February Term 1876
Georgia, Washington County
To the Court of Ordinary of Said county
The petition of Nathan Hataway respectfully showeth that Baton Hataway
late of said county died testate leaving a will bearing date 25 April 1875
That he died on January 1876 leaving a wife
and Nathan Hataway, John Hataway, Benj O Hataway, Alfred B Hataway, Penny
Hataway Ann Giles wife of N B Giles Polly Curry widow of John Curry
Francis Hataway and the wife and children of Jack Hataway residing in the
State of Alabama Lee Hataway's widow residing in the county of Washington
where all the Legatees other than Jack Hataways children also reside.
That his property consists of notes and accounts, House hold &
Kitchen funrature all of the aggregate value of Six Hundred Dollars-- And
your petitioner is the Executor duly named in said Will and he is
desirious of proving the same in common form upon the testimony of Geo W
Stavely one of the subscribing witnesses-- And your petitioner prays that
upon such proff being had that Letters Testamentary do issue to him in
terms of the Statute.
Langmade & Evans Atty for Excr.
Upon hearing the above petition and upon the testimony of
George W Stavely who came into open court and was examined as to the
competency & execution of the paper purporting to be the Will of Baton
Hataway says that Baton Hataway at the time of the execution of said Will
was of sound and deposing mind and memory, that the same was executed
voluntarilyand without any undue influence or compulsion whatever, but the
same was his free and voluntary act & deed and that he signed the same
in the presence of the Testator with the other witnesses who saw said
Testator sign the same in the presence of said witnesses and all done at
his special instance and request.
Whereupon it is ordered and considered by the court that
the same be admitted to record as proven in common form and that letters
Testamentary do issue to said Nathan Hataway in terms of the law.

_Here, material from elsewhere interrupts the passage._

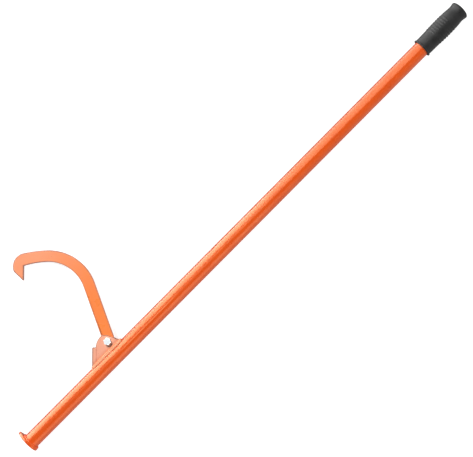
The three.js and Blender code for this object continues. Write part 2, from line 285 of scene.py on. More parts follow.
class Pen:
    """Draws a chain of edges in a new mesh, one stretch after another.

    Attributes:
        piece: The object that holds the drawing.
        place: Where the pen is now.
        axis: The axis that arcs turn about.
    """

    def __init__(self, name: str, start: Point, axis: Point = (0, 0, 1)) -> None:
        """Sets the pen down.

        Args:
            name: The name of the new object.
            start: Where the drawing starts.
            axis: The axis that arcs turn about, anticlockwise seen from its tip.
        """
        self.piece = begin(bpy.ops.mesh.primitive_plane_add, name, size=1, location=start)
        self.place = Vector(start)
        self.axis = Vector(axis)
        bpy.ops.object.mode_set(mode="EDIT")
        bpy.ops.mesh.select_mode(type="VERT")
        bpy.ops.mesh.select_all(action="SELECT")
        bpy.ops.mesh.merge(type="CENTER")

    def line(self, *points: Point) -> "Pen":
        """Draws straight lines from point to point.

        Args:
            *points: Where the lines go.

        Returns:
            The pen itself.
        """
        for point in map(Vector, points):
            step = point - self.place
            bpy.ops.mesh.extrude_region_move(TRANSFORM_OT_translate={"value": step})
            self.place = point
        return self

    def arc(self, centre: Point, turn: float, steps: int) -> "Pen":
        """Draws an arc round a centre.

        Args:
            centre: The arc's centre.
            turn: How far it goes round, in radians, anticlockwise where positive.
            steps: How many straight steps it is drawn in.

        Returns:
            The pen itself.
        """
        bpy.ops.mesh.spin(steps=steps, angle=-turn, center=centre, axis=self.axis, use_auto_merge=False)
        around = Matrix.Rotation(turn, 3, self.axis)
        self.place = around @ (self.place - Vector(centre)) + Vector(centre)
        return self

    def lift(self, filled: bool = False) -> Piece:
        """Ends the drawing and merges places that were drawn twice.

        Args:
            filled: Whether the outline gets a face.

        Returns:
            The drawn object.
        """
        bpy.ops.mesh.select_all(action="SELECT")
        bpy.ops.mesh.remove_doubles(threshold=SAME_PLACE)
        if filled:
            bpy.ops.mesh.edge_face_add()
        bpy.ops.object.mode_set(mode="OBJECT")
        return self.piece

    def plate(self, depth: Point) -> Piece:
        """Ends the drawing as an outline and pulls it out into a plate.

        Args:
            depth: The step from one flat side of the plate to the other.

        Returns:
            The plate.
        """
        with editing(self.lift(filled=True), everything=True):
            bpy.ops.mesh.extrude_region_move(TRANSFORM_OT_translate={"value": depth})
            bpy.ops.mesh.select_all(action="SELECT")
            bpy.ops.mesh.normals_make_consistent(inside=False)
        return self.piece


def turned(
    name: str, profile: Iterable[Point], centre: Point, axis: Point, steps: int, closed: bool = False
) -> Piece:
    """Turns a profile on a lathe.

    Args:
        name: The name of the new object.
        profile: The profile's corners, in a plane that holds the axis.
        centre: A point on the axis.
        axis: The axis's direction.
        steps: How many steps make the full turn.
        closed: Whether the profile comes back to its first corner instead of ending on the axis.

    Returns:
        The turned solid.
    """
    corners = list(profile)
    if closed:
        corners.append(corners[0])
    piece = Pen(name, corners[0]).line(*corners[1:]).lift()
    with editing(piece, everything=True):
        bpy.ops.mesh.spin(steps=steps, angle=FULL_TURN, center=centre, axis=axis, use_auto_merge=True)
        bpy.ops.mesh.select_all(action="SELECT")
        bpy.ops.mesh.remove_doubles(threshold=SAME_PLACE)
        bpy.ops.mesh.normals_make_consistent(inside=False)
    return piece


def mark_painted_light(piece: Piece, amount: Callable[[Vector], float]) -> None:
    """Marks how strongly each place of a piece takes the paint's edge colour: a painted shade on some
    pieces, a painted highlight on others.

    Args:
        piece: The piece.
        amount: Gives the mark from a place, and is cut to between 0 and 1.
    """
    marks = piece.data.attributes.get(PAINTED_LIGHT_MARK) or piece.data.attributes.new(PAINTED_LIGHT_MARK, "FLOAT", "POINT")
    marks.data.foreach_set("value", [min(max(amount(c.co), 0.0), 1.0) for c in piece.data.vertices])


def fade_painted_light(piece: Piece, share: Callable[[Vector], float]) -> None:
    """Weakens a piece's marks of painted shade in places.

    Args:
        piece: The piece.
        share: Gives the share that is left from a place, and is cut to between 0.5 and 1.
    """
    marks = piece.data.attributes[PAINTED_LIGHT_MARK]
    values = [mark.value * min(max(share(corner.co), 0.5), 1.0)
              for mark, corner in zip(marks.data, piece.data.vertices)]
    marks.data.foreach_set("value", values)


def round_edges(
    piece: Piece, facing: Point, rim: float, radius: float, steps: int = 3, sharp: float = 40
) -> None:
    """Rounds a plate's edges, and marks the rim of its two flat sides with the paint's edge colour, a
    painted shade along the outline.

    Args:
        piece: The plate.
        facing: The direction that its flat sides face.
        rim: How far in from the edge the flat sides stay marked.
        radius: The radius of the rounding.
        steps: How many steps make the rounding.
        sharp: The least angle in degrees at which an edge is rounded.
    """
    normal = Vector(facing)
    piece.vertex_groups.new(name=FLAT)
    with editing(piece):
        for sign in (1, -1):
            pick(piece, "FACE", lambda face: face.normal.dot(normal) * sign > 0.999)
            bpy.ops.mesh.inset(thickness=rim, depth=0, use_even_offset=True)
            bpy.ops.object.vertex_group_assign()
    shape_with(piece, "BEVEL", width=radius, segments=steps, limit_method="ANGLE",
               angle_limit=math.radians(sharp), offset_type="WIDTH", use_clamp_overlap=True)
    group = piece.vertex_groups[FLAT].index
    marks = piece.data.attributes.new(PAINTED_LIGHT_MARK, "FLOAT", "POINT")
    weights = [0 if any(g.group == group and g.weight > 0.5 for g in corner.groups) else 1
               for corner in piece.data.vertices]
    marks.data.foreach_set("value", weights)
    piece.vertex_groups.clear()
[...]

Clement C. Brown Ordny W C
Whereas the Cash in the county Treasury is insufficient to
pay off the Pauper Scrip of the county and whereas the holders of said
scrip can get provisions at cash prices on said said where 12 percent per
annum is allowed.
It is therefore ordered that 12 percent per annum be
allowed on pauper scrip from the date of its issue and that the Treasurer
is hereeby authorized to pay said interest with the principlal out and any
county funds coming into his hands.
Feb 7th 1876
Clement C. Brown Ordinary
Source: Washington County Georgia Court of
Ordinary, February Term 1876, p. 320
The list of legatees is interesting. Baton's surviving sons appear to be
listed in birth order: Nathan, John, B. O. and A. B. The wife of his
eldest son David J ("Jack"), who is known to be deceased, is
listed as is the widow of Leonidas ("Lee"). Thomas L. M.

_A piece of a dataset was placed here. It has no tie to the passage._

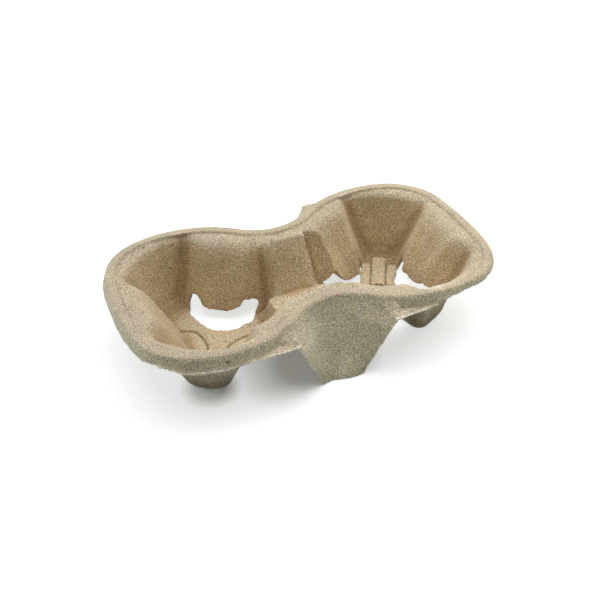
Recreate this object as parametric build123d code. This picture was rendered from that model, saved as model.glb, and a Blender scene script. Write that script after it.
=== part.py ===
from build123d import *
from math import asin, atan2, cos, degrees, hypot, radians, sin, sqrt, tan
import os

# A carrier for two cups, moulded in one piece from paper pulp: one thin sheet
# with a rim, two wells, a saddle between them and a flap down each waist.
# Millimetres. It stands on Z = 0 with its long axis along X and its middle
# over the origin. One quarter is modelled and mirrored twice.

# The whole
carrier_length = 210.0
carrier_width = 114.0
waist_width = 72.0
carrier_height = 41.5
wall = 2.0
length_in_spacings = 2.1
cup_spacing = carrier_length / length_in_spacings

# Outline of the rim, seen from above
crown_offset = 10.0
side_crown = cup_spacing / 2 + crown_offset
side_radius = 64.0
corner_radius = 35.0
end_radius = 200.0

# Section of the rim
skirt_height = 6.5
skirt_flare = 2.0
rim_round = 1.6
rim_inside = 2.1
bead_width = 4.6
bead_step = 1.2
bead_slope = 0.4
lip_drop = 0.6
lip_reach = 20.0
flange_width = 1.3
flange_thickness = 1.2
trim_width = 120.0

# Wells: three pads lean in on a cup and three pockets stand between them
pad_count = 3
mouth_depth = 3.0
mouth_pad_radius = 38.6
mouth_pocket_radius = 51.0
mouth_saddle_radius = 46.0
mouth_pad_half_angle = 20.0
mouth_pocket_half_angle = 30.0
floor_pad_radius = 18.7
floor_pocket_radius = 37.6
floor_saddle_radius = 26.0
floor_pad_half_angle = 27.0
floor_pocket_half_angle = 15.0
pad_edge_round = 4.5
pocket_edge_round = 5.0
pad_lip_round = 5.2
pocket_lip_round = 3.0
floor_round = 1.6
pocket_floor_round = 7.0
wall_lean = 1.1

# Windows cut under the pads, each with the pad's rounded tongue over it
window_centre = 24.6
window_radius = 17.2
window_height = 13.5
tongue_radius = 15.0
tongue_height = 6.6
slit_width = 1.0
slit_top = 17.5
slit_angle = 22.5
slit_start = 20.0
slit_end = 40.0

# The back window of the left well, torn wider
torn_radius = 19.2
torn_angle = 63.0
torn_height = 11.0
torn_tongue_height = 5.0

# The tongue that hangs lower in the right well, beside the saddle
low_tongue_height = 2.9
low_tongue_shift = -4.5

# Windows of the left well that still hold their tab: a curved groove and a cut at the foot
tab_groove_width = 1.4
tab_groove_top = 3.4
foot_cut_start = 18.4
foot_cut_width = 0.9
foot_cut_length = 9.0

# Three ribs along the floor of each outer pocket of the right well
rib_height = 1.5
middle_rib_half_width = 4.0
middle_rib_end = 34.4
side_rib_start = 5.2
side_rib_width = 5.6
side_rib_end = 28.0
rib_start = 8.0
rib_sink = 1.9

# Arch under each foot
arch_width = 4.6
arch_height = 1.6
arch_start = 11.0

# Saddle between the wells
saddle_height = 15.5
saddle_half_width = 6.8
saddle_top_half_width = 23.4
saddle_inset = 32.0
saddle_half_length = cup_spacing / 2 - saddle_inset
saddle_foot_spread = 4.5
saddle_foot_half_length = saddle_half_length + saddle_foot_spread
saddle_foot_half_width = 9.5
ridge_inset = 37.6
ridge_top_half_length = cup_spacing / 2 - ridge_inset
ridge_foot_spread = 1.6
ridge_foot_half_length = ridge_top_half_length + ridge_foot_spread
ridge_round = 3.0
groove_top_half_width = 26.6
groove_floor_half_width = 12.0
groove_top_inset = 25.6
groove_top_half_length = cup_spacing / 2 - groove_top_inset
groove_floor_inset = 16.0
groove_floor_half_length = cup_spacing / 2 - groove_floor_inset

# Flap down each waist, as half sections from the waist's middle to the trim
flap_trim_half_width = 27.8
flap_levels = (
    (0.8, 35.8, (20.0, 43.2), (27.0, 47.9), (28.0, 48.6)),
    (7.0, 39.1, (19.6, 46.4), (25.6, 51.2), (27.8, 59.8)),
    (12.0, 41.5, (17.5, 50.5), (23.0, 56.5), (25.6, 59.3)),
    (carrier_height, 54.9, (7.5, 55.1), (10.0, 55.4), (12.0, 55.9)),
)

# Trimmed edge: the lobes' flange stops short of the ends, and the right lobe is trimmed higher
flange_end_gap = 8.0
flange_half_length = carrier_length / 2 - flange_end_gap
trim_inset = 4.0
trim_start = cup_spacing / 2 - trim_inset
trim_run = 24.0
trim_end = trim_start + trim_run
trimmed_skirt_height = 4.3
trim_reach = 12.0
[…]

Hattaway is not mentioned at all. Jack's wife Elizabeth is known from
census records and probably died about 1884, as a
quitclaim deed was filed in January 1885 by B. O., A. B. and Francis
Hattaway and Ann Giles. The deed is in favor of Mary Ann Joiner, unknown
except from that document. Jack's children are not evident from Alabama
census records; however the family has not been found in the 1860
The name after "Alfred B Hataway" has been
previously transcribed as "Henry" but the initial letter is
nothing like the numerous other H's in the document. The only known Penny
Hattaway in Washington County was Penny Stavely Hattaway, probably the
widow of John B. Hattaway; this information is from her son John Penny
Hattaway's death certificate and I have no other information on John B.

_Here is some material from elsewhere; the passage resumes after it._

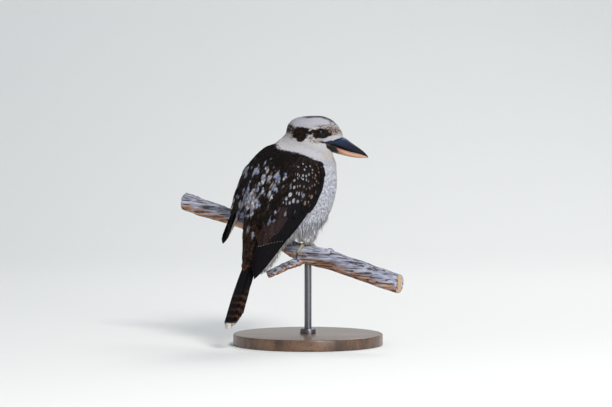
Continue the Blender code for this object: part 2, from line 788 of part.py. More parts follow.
def make_tail(torso):
    """Twelve tail feathers in pairs, each pair lower and further out, with coverts at their roots."""
    rings = []
    for down, raised, thick, wide in TAIL_PLUG:
        side, normal = Tail.turn(0)
        rings.append(oval(Tail.at(down, 0, raised), normal * thick, side * wide, 12))
    pieces = [loft("tail", rings)]
    level = 0
    for pair in range(TAIL_PAIRS):
        for sign in (1, -1):
            right = sign * (TAIL_OFFSET + TAIL_STEP * pair if pair else TAIL_MIDDLE)
            half = TAIL_HALF if pair else TAIL_MIDDLE_HALF
            end = TAIL_LENGTH - TAIL_SHORTER * pair**1.5
            raised = TAIL_TOP - TAIL_LEVEL * level
            roll = sign * TAIL_ROLL * (pair + 0.5)
            name = f"rectrix_{pair}_{sign}"
            spread = TAIL_SPREAD * pair
            pieces.append(tail_vane(name, TAIL_START, end, half, right, raised, roll, 5, spread))
            if pair == 0:
                level += 1
        level += 1
    for k, (right, end, raised) in enumerate(TAIL_COVERTS):
        roll = math.radians(28) * right / 0.007
        pieces.append(tail_vane(f"covert_{k}", TAIL_START - 0.006, end, 0.0062, right, raised, roll, 4))
    tail = union("tail", pieces, "MANIFOLD")
    cut(tail, swollen(torso, GAP))
    keep_largest(tail)
    return tail


def perch_frame(x):
    """Middle, axis, up and front of the branch at this X. Front is the way that the bird faces."""
    axis = (branch_point(x + 0.002) - branch_point(x - 0.002)).normalized()
    up = (Vector((0, 0, 1)) - axis * axis.z).normalized()
    return branch_point(x), axis, up, up.cross(axis)


def on_perch(x, angle, height):
    """A point over the branch's bark, this far round it from the top towards the bird's front."""
    middle, _, up, front = perch_frame(x)
    return middle + (up * math.cos(angle) + front * math.sin(angle)) * (branch_row(x)[2] + height)


def tube(name, points, radii, sides=8):
    """A closed round skin along points, its ends drawn in."""
    rings = []
    across = None
    for k, point in enumerate(points):
        ahead = (points[min(k + 1, len(points) - 1)] - points[max(k - 1, 0)]).normalized()
        if across is None:
            across = ahead.orthogonal().normalized()
        across = (across - ahead * ahead.dot(across)).normalized()
        rings.append(oval(point, across * radii[k], ahead.cross(across) * radii[k], sides))
    return loft(name, rings)


def make_foot(side, branch):
    """The bare lower leg with four toes, and a claw for each toe."""
    home_x, knee = FEET_PLACES[side]
    pieces = []
    claws = []
    for number, (shift, reach, length_x, radius) in enumerate(TOES, 1):
        x_start = home_x + shift * 0.35
        x_end = home_x + shift + length_x * (1 if side == "right" else 0.4)
        points, radii = [], []
        for k in range(TOE_STEPS):
            u = k / (TOE_STEPS - 1)
            angle = math.radians(reach) * u
            joint = 1 + 0.13 * math.cos(2 * math.pi * u * TOE_JOINTS)
            thick = radius * (1 - 0.28 * u) * joint
            rise = GAP + thick * 0.92
            points.append(on_perch(x_start + (x_end - x_start) * u, angle, rise))
            radii.append(thick)
        radii[0] *= 0.6
        pieces.append(tube(f"toe_{side}_{number}", points, radii, TOE_SIDES))
        tip_angle = math.radians(reach) + math.copysign(CLAW_GAP_ANGLE, reach)
        points, radii = [], []
        for k in range(CLAW_STEPS):
            u = k / (CLAW_STEPS - 1)
            angle = tip_angle + math.copysign(CLAW_SWEEP * u, reach)
            thick = max(CLAW_RADIUS * (1 - u) ** 0.8, 0.0003)
            arch = CLAW_ARCH * math.sin(math.pi * u)
            points.append(on_perch(x_end, angle, 2 * GAP + thick + arch))
            radii.append(thick)
        claws.append(tube(f"claw_{side}_{number}", points, radii, 6))
    palm = on_perch(home_x, 0, 0.0030)
    pieces.append(ball(f"palm_{side}", palm, 0.0046, 10, 6, (1.1, 1.0, 0.75)))
    ankle = BODY @ Vector(knee)
    path = [palm.lerp(ankle, u) for u in (0.0, 0.35, 0.7, 1.0)]
    pieces.append(tube(f"tarsus_{side}", path, [0.0031, 0.0024, 0.0024, 0.0028]))
    foot = union("foot_" + side, pieces)
    cut(foot, swollen(branch, GAP))
    for claw in claws:
        cut(claw, swollen(foot, GAP))
        cut(claw, swollen(branch, GAP))
        keep_largest(claw)
        finish(claw, claw.name, CLAW, 0.35)
    return foot


def make_leg(side, torso, branch):
    """The feathered thigh between the belly and the bare leg."""
    foot = make_foot(side, branch)
    path = [BODY @ Vector(row[:3]) for row in THIGHS[side]]
    thigh = tube("leg_" + side, path, [row[3] for row in THIGHS[side]], 14)
    cut(thigh, swollen(torso, GAP))
    cut(thigh, swollen(branch, GAP))
    keep_largest(thigh)
    finish(thigh, "leg_" + side, WHITE, 0.8)
    cut(foot, swollen(thigh, GAP))
    cut(foot, swollen(torso, GAP))
    keep_largest(foot)
    finish(foot, "foot_" + side, SKIN, 0.6)


def make_stand(branch):
    bpy.ops.mesh.primitive_cylinder_add(
        vertices=BASE_SIDES,
        radius=BASE_RADIUS,
        depth=BASE_HEIGHT,
        location=(0, 0, BASE_HEIGHT / 2),
    )
    base = bpy.context.active_object
    edge = base.modifiers.new("edge", "BEVEL")
    edge.width = BASE_EDGE
    edge.segments = 1
    edge.limit_method = "ANGLE"
    apply_modifiers(base)
    finish(base, "stand_base", STAND_WOOD, 0.4)
    rod_foot = BASE_HEIGHT + GAP
    rod_top = branch_point(0.0).z
    bpy.ops.mesh.primitive_cylinder_add(
        vertices=ROD_SIDES,
        radius=ROD_RADIUS,
        depth=rod_top - rod_foot,
        location=(0, 0, (rod_top + rod_foot) / 2),
    )
    rod = bpy.context.active_object
    cut(rod, swollen(branch, GAP))
    keep_largest(rod)
    finish(rod, "stand_rod", STEEL, 0.35, 0.9)
    inner = ROD_RADIUS + GAP
    shoulder, slope = COLLAR_SLOPE
    profile = [
        (inner, rod_foot + COLLAR_HEIGHT),
        (COLLAR_RADIUS - shoulder, rod_foot + COLLAR_HEIGHT),
        (COLLAR_RADIUS, rod_foot + COLLAR_HEIGHT - slope),
        (COLLAR_RADIUS, rod_foot),
        (inner, rod_foot),
    ]
    points = [(radius, 0, z) for radius, z in profile]
    mesh = bpy.data.meshes.new("stand_collar")
    mesh.from_pydata(points, [(i, (i + 1) % len(points)) for i in range(len(points))], [])
    collar = bpy.data.objects.new("stand_collar", mesh)
    bpy.context.scene.collection.objects.link(collar)
    turn = collar.modifiers.new("turn", "SCREW")
    turn.steps = COLLAR_SIDES
    turn.render_steps = COLLAR_SIDES
    turn.use_merge_vertices = True
    turn.merge_threshold = 0.00001
    apply_modifiers(collar)
    face_out(collar)
    finish(collar, "stand_collar", STEEL, 0.35, 0.9)


# The branch: its middle line runs through these points, x along the row frame's X, height and radius
BRANCH_YAW = math.radians(-32)
KNOT_X = 0.030
KNOT_RADIUS = 0.0048
KNOBS_PER_METRE = 60
BRANCH_RINGS = 26
BRANCH_SIDES = 12
BRANCH = [
    (-0.176, -0.0366, 0.0128),
    (-0.150, -0.0279, 0.0124),
    (-0.114, -0.0187, 0.0116),
    (-0.074, -0.0042, 0.0107),
    (-0.034, 0.0176, 0.0104),
    (-0.010, 0.0298, 0.0126),
    (0.008, 0.0340, 0.0140),
    (0.026, 0.0374, 0.0138),
    (0.050, 0.0442, 0.0134),
    (0.075, 0.0518, 0.0136),
    (0.100, 0.0602, 0.0134),
    (0.126, 0.0677, 0.0132),
]
# The broken side stub: x, drop, radius, and its lean towards the front of the stand
STUB_RINGS = 8
STUB = [
    (-0.004, 0.0330, 0.0098, 0.000),
    (-0.013, 0.0405, 0.0074, -0.008),
    (-0.026, 0.0465, 0.0064, -0.018),
    (-0.040, 0.0530, 0.0058, -0.029),
    (-0.057, 0.0600, 0.0054, -0.041),
]
BRANCH_LEVEL = FEET_HEIGHT + 0.0155


def branch_row(x):
    """Drop and radius of the branch at this X, by place in the table."""
    for i in range(len(BRANCH) - 1):
        if x <= BRANCH[i + 1][0]:
            break
    u = (x - BRANCH[i][0]) / (BRANCH[i + 1][0] - BRANCH[i][0])
    return along(BRANCH, (i + u) / (len(BRANCH) - 1))


def branch_point(x):
    _, drop, _ = branch_row(x)
    return Vector((x, x * math.tan(BRANCH_YAW), BRANCH_LEVEL - drop))


def knobbly(rings, amount, seed):
    """Rings pushed in and out a little, as weathered wood is."""
    made = []
    shift = Vector((seed, 0, 0))
    for ring in rings:
        centre = sum(ring, Vector()) / len(ring)
        swells = [1 + amount * noise.noise(p * KNOBS_PER_METRE + shift) for p in ring]
        made.append([centre + (p - centre) * swell for p, swell in zip(ring, swells)])
    return made


def make_branch():
    rings = []
    for i in range(BRANCH_RINGS):
        x = BRANCH[0][0] + (BRANCH[-1][0] - BRANCH[0][0]) * i / (BRANCH_RINGS - 1)
        here = branch_point(x)
        ahead = (branch_point(x + 0.002) - branch_point(x - 0.002)).normalized()
        across = ahead.cross(Vector((0, 0, 1))).normalized()
        up = across.cross(ahead)
        radius = branch_row(x)[2]
        rings.append(oval(here, up * radius, across * radius, BRANCH_SIDES))
    main = loft("perch_main", knobbly(rings, 0.10, 1.0))
    rings = []
    for i in range(STUB_RINGS):
        x, drop, radius, lean = along(STUB, i / (STUB_RINGS - 1))
        here = Vector((x, x * math.tan(BRANCH_YAW) + lean, BRANCH_LEVEL - drop))
        share = min(i / (STUB_RINGS - 1) + 0.05, 1.0)
        x2, drop2, _, lean2 = along(STUB, share)
        x1, drop1, _, lean1 = along(STUB, share - 0.06)
        sideways = (x2 - x1) * math.tan(BRANCH_YAW) + lean2 - lean1
        ahead = Vector((x2 - x1, sideways, drop1 - drop2)).normalized()
        across = ahead.cross(Vector((0, 0, 1))).normalized()
        rings.append(oval(here, across.cross(ahead) * radius, across * radius, 10))
    stub = loft("perch_stub", knobbly(rings, 0.14, 7.0))
    knot_at = branch_point(KNOT_X) + Vector((0, -0.004, branch_row(KNOT_X)[2] - 0.001))
    knot = ball("perch_knot", knot_at, KNOT_RADIUS, 10, 6, (1.2, 0.9, 0.8))
    branch = union("perch_branch", [main, stub, knot])
    keep_largest(branch)
    finish(branch, "perch_branch", BARK, 0.85)
    return branch


def clear_scene():
    for obj in list(bpy.data.objects):
        bpy.data.objects.remove(obj, do_unlink=True)


def gather():
    """The finished nodes, in a collection named for the bird."""
    flock = bpy.data.collections.new("laughing_kookaburra")
    bpy.context.scene.collection.children.link(flock)
    for obj in list(bpy.context.scene.collection.objects):
        bpy.context.scene.collection.objects.unlink(obj)
        flock.objects.link(obj)


def main():
    clear_scene()
    body = smooth_body()
    head, neck, torso = part_body(body)
    bpy.data.objects.remove(body, do_unlink=True)
    make_head(head)
    finish(neck, "neck", WHITE, 0.8)
    torso_tree = BVHTree.FromObject(torso, bpy.context.evaluated_depsgraph_get())
    branch = make_branch()
    cut(torso, swollen(branch, GAP))
    keep_largest(torso)
    make_wing("right", torso, torso_tree)
    make_wing("left", torso, torso_tree)
    tail = make_tail(torso)
    finish(tail, "tail", TAIL_BARS, 0.65)
    make_leg("right", torso, branch)
    make_leg("left", torso, branch)
    finish(torso, "torso", WHITE, 0.8)
    make_stand(branch)
    gather()


main()
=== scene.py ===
import math

import bmesh
import bpy
import numpy as np
from mathutils import Matrix, Vector, noise
from mathutils.bvhtree import BVHTree


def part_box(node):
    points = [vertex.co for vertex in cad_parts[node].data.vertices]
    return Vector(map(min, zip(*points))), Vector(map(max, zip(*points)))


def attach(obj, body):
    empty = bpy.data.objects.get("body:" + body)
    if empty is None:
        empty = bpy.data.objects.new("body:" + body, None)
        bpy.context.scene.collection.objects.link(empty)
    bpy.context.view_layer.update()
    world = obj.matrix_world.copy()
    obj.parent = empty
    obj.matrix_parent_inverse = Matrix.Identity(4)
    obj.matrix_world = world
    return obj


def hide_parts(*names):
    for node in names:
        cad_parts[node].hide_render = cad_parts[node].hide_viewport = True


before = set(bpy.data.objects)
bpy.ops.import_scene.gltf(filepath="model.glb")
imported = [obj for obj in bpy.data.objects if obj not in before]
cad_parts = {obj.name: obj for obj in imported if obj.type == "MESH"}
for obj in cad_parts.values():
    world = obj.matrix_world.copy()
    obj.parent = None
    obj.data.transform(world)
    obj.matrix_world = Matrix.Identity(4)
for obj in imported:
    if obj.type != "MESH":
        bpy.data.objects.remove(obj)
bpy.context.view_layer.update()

MM = 0.001

# Where the bird stands and faces, as the solids have it
FEET_HEIGHT = 0.1435
FEET = Vector((-0.021, 0.0085, FEET_HEIGHT))
EYE_LINE = Vector((0.044, -0.006, 0.1545))
BODY = Matrix.Translation(FEET) @ Matrix.Rotation(math.radians(45), 4, "Z")
HEAD = Matrix.Translation(BODY @ EYE_LINE) @ Matrix.Rotation(math.radians(10), 4, "Z")
TO_BODY = np.array(BODY.inverted())
TO_HEAD = np.array(HEAD.inverted())

# How deep the coat lies over the skin
BODY_COAT = 2.4 * MM
NECK_COAT = 1.5 * MM
FACE_COAT = 1.0 * MM
LEG_COAT = 1.2 * MM
SKIN_VOXEL = 1.3 * MM
# The solids grow by this before they are fused, and the skin goes back by it
SKIN_SWELL = 0.45 * MM

# The bill and the chin sit this much lower than in the solids, as the photograph's perspective has them
BILL_DROP = 2.2 * MM

chance = np.random.default_rng(29)


# Numbers

def smooth(low, high, x):
    """0 below low, 1 above high, and a soft step between."""
    t = np.clip((x - low) / (high - low), 0, 1)
    return t * t * (3 - 2 * t)


def into(matrix, points):
    """Points in a frame of the bird's own, in millimetres."""
    return (points @ matrix[:3, :3].T + matrix[:3, 3]) * 1000


def unit(vectors):
    return vectors / np.maximum(np.linalg.norm(vectors, axis=-1, keepdims=True), 1e-12)


def toward(a, b, share):
    """From a, this share of the way to b."""
    return a + (b - a) * share


def blend(colours, other, share):
    """Colours this share of the way, one for each point, to another colour or to a row of colours."""
    return colours + (other - colours) * share[:, None]


def along(rows, share):
    """The row at this share of a table's length, on a smooth curve through the rows."""
    place = min(max(share, 0.0), 1.0) * (len(rows) - 1)
    i = min(int(place), len(rows) - 2)
    u = place - i
    before, start, end, after = rows[max(i - 1, 0)], rows[i], rows[i + 1], rows[min(i + 2, len(rows) - 1)]
    return [
        0.5 * (2 * b + (c - a) * u + (2 * a - 5 * b + 4 * c - d) * u * u + (3 * b - a - 3 * c + d) * u**3)
        for a, b, c, d in zip(before, start, end, after)
    ]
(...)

Hattaway. Baton and Martha Hattaway had some daughters whose
marriages/fates are not known so it is not impossible that the Penny
Hattaway mentioned in this document is an unmarried older daughter. Other
transactions and census records show that Penny Hattaway and her children
were very close to Baton and Martha but her exact relationship is unknown.
If she is not a daughter, she is the only person listed who is not a
member of the immediate nuclear family.
While the sons appear to be listed in birth order the
same does not appear to hold for the daughters. Ann Giles (b. 1827) is
younger than Mary Curry (b. 1819) but by 1876 Mary Curry had been declared
an imbecile and was under a guardianship. In addition, Ann's husband N. B.
Giles seemed to have a very high standing in the community, based on
numerous newspaper references. Francis is the youngest daughter and is the
only child left a specific bequest in the will. Jack and Lee's widows are
not named, although as stated previously Jack's wife Elizabeth is known
from census records. Leonidas appears on the 1850 census as a 19 year old
but no other reference to him has been found, nor is his wife's name
Curiously, Baton's presumed daughter Martha Hattaway
Amerson is known to be alive, married and living in Washington County in
1876 but she and her family are not mentioned, nor is she listed on the
Alabama quitclaim deed (neither is John Hattaway). There is the
possibility that one of Baton and Martha's unknown daughters was Lucresia
Hattaway, who married John Giles and bore a son, Andrew, before dying at a
young age. Andrew Giles is also not mentioned as a legatee. By 1876 he was
the 26 year old son of a well-to-do Bibb County farmer.